Prompt: Everything from the first line down to the line containing "# just clear of the ground." should be reproduced exactly; please include nothing else.
----------------------------------------
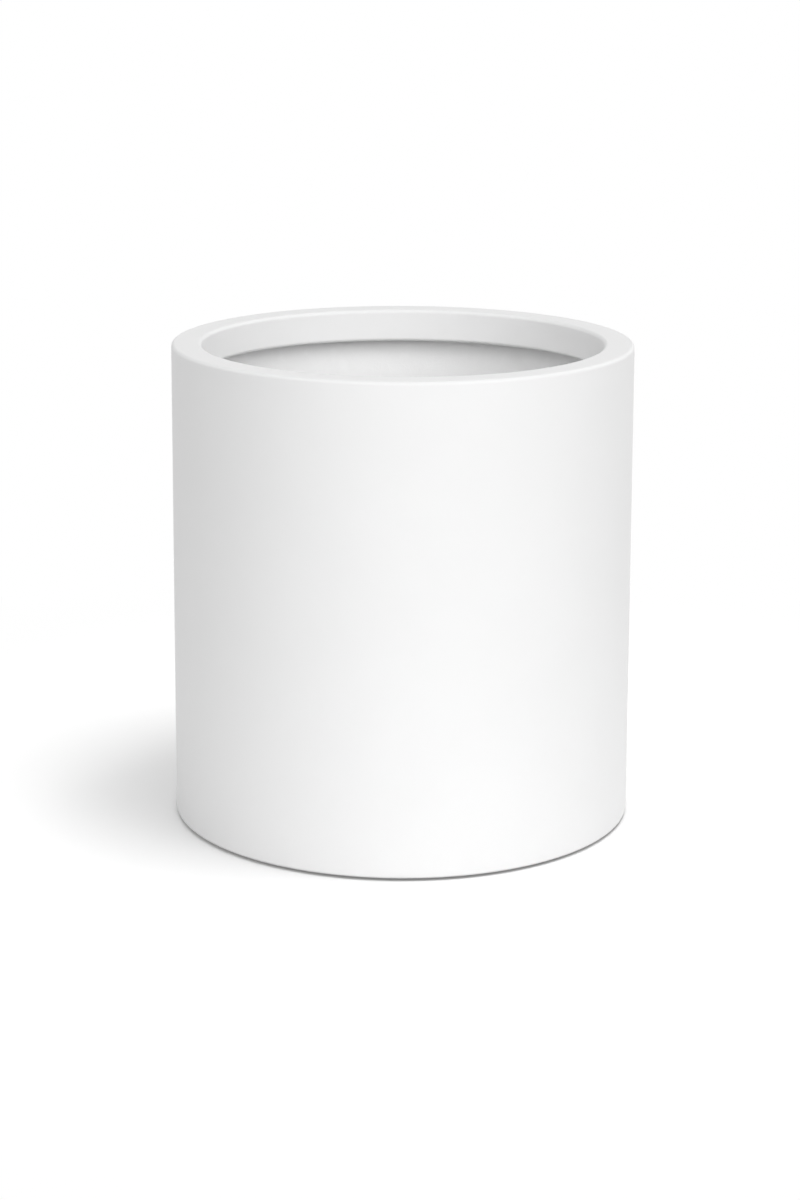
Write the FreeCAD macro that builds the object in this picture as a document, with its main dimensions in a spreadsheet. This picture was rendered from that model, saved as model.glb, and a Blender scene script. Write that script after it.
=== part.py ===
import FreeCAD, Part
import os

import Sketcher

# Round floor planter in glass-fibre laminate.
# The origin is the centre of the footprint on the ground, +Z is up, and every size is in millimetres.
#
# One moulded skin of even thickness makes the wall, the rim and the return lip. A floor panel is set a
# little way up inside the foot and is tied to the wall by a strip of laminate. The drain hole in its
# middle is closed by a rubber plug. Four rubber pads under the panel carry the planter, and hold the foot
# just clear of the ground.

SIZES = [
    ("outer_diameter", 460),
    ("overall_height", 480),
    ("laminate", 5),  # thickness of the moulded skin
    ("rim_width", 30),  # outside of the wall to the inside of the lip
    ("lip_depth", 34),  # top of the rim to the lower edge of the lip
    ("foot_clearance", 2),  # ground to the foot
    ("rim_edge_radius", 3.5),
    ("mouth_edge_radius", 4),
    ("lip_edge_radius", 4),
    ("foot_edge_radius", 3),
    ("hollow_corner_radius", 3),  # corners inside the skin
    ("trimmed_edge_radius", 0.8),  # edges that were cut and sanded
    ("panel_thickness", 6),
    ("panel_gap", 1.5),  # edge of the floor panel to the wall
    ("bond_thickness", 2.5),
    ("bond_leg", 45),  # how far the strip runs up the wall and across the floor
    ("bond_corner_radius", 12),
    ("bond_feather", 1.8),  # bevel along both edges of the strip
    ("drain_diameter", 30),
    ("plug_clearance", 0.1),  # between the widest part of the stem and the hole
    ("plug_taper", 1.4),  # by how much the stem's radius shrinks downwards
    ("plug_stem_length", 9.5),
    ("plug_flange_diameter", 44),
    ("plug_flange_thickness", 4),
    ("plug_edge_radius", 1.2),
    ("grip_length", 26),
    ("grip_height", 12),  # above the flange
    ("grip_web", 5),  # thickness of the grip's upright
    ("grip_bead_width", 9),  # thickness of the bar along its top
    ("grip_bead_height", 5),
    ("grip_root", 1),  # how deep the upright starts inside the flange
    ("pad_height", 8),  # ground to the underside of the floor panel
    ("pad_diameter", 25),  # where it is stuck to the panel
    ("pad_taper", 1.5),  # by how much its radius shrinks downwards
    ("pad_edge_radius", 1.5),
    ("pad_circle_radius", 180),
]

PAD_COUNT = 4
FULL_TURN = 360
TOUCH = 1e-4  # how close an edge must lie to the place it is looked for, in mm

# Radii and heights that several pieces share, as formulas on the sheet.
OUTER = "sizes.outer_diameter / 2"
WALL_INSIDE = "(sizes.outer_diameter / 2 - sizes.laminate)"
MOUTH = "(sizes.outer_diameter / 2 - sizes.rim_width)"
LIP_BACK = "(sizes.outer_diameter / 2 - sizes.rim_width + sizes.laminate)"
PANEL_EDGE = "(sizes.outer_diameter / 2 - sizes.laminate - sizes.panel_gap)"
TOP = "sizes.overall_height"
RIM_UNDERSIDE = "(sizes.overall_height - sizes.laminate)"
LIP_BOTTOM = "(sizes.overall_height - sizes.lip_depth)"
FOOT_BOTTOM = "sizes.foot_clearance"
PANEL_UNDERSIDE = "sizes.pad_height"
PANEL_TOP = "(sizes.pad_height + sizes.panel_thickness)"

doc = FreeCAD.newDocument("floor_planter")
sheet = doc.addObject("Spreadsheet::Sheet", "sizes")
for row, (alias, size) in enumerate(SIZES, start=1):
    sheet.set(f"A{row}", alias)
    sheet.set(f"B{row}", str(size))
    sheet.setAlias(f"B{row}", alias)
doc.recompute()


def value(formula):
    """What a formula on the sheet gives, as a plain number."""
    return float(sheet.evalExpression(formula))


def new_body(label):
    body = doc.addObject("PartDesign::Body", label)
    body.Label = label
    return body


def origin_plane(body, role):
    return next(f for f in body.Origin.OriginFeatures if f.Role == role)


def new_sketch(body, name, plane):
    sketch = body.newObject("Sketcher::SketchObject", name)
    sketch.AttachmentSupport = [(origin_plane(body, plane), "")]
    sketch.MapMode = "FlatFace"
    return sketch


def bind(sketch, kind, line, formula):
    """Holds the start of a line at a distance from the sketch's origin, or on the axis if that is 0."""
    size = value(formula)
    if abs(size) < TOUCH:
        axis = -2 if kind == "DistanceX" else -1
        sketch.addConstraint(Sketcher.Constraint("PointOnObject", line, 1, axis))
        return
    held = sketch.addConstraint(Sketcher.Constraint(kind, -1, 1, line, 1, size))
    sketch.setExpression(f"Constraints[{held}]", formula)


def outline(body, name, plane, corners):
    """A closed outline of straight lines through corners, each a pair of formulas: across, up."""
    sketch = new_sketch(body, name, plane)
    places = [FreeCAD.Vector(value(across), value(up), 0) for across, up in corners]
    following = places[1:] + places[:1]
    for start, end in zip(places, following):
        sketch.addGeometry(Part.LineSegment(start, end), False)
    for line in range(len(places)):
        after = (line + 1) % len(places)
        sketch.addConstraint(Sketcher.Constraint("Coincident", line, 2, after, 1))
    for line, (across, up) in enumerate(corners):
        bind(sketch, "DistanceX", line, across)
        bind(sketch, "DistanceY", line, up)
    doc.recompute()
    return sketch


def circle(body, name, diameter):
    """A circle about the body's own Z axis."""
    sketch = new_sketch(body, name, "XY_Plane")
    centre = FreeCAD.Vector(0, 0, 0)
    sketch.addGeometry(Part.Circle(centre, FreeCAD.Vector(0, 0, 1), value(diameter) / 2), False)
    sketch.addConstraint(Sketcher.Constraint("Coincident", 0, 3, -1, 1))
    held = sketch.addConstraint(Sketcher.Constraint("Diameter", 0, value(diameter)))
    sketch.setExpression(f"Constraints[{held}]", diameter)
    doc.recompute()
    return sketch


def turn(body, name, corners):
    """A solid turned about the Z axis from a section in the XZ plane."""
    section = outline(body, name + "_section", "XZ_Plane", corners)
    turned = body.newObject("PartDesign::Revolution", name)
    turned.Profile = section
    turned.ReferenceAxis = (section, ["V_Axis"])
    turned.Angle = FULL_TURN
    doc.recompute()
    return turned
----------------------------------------
Result for this task:
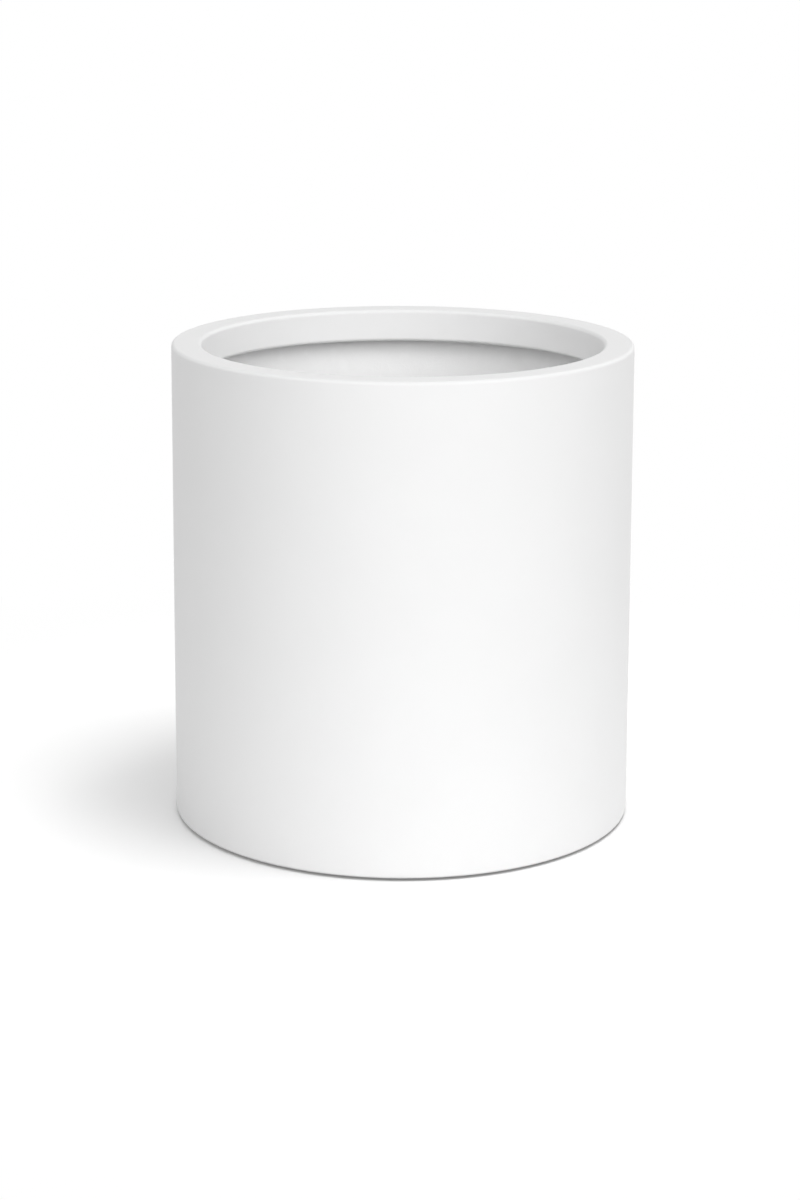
Write the FreeCAD macro that builds the object in this picture as a document, with its main dimensions in a spreadsheet. This picture was rendered from that model, saved as model.glb, and a Blender scene script. Write that script after it.
=== part.py ===
import FreeCAD, Part
import os

import Sketcher

# Round floor planter in glass-fibre laminate.
# The origin is the centre of the footprint on the ground, +Z is up, and every size is in millimetres.
#
# One moulded skin of even thickness makes the wall, the rim and the return lip. A floor panel is set a
# little way up inside the foot and is tied to the wall by a strip of laminate. The drain hole in its
# middle is closed by a rubber plug. Four rubber pads under the panel carry the planter, and hold the foot
# just clear of the ground.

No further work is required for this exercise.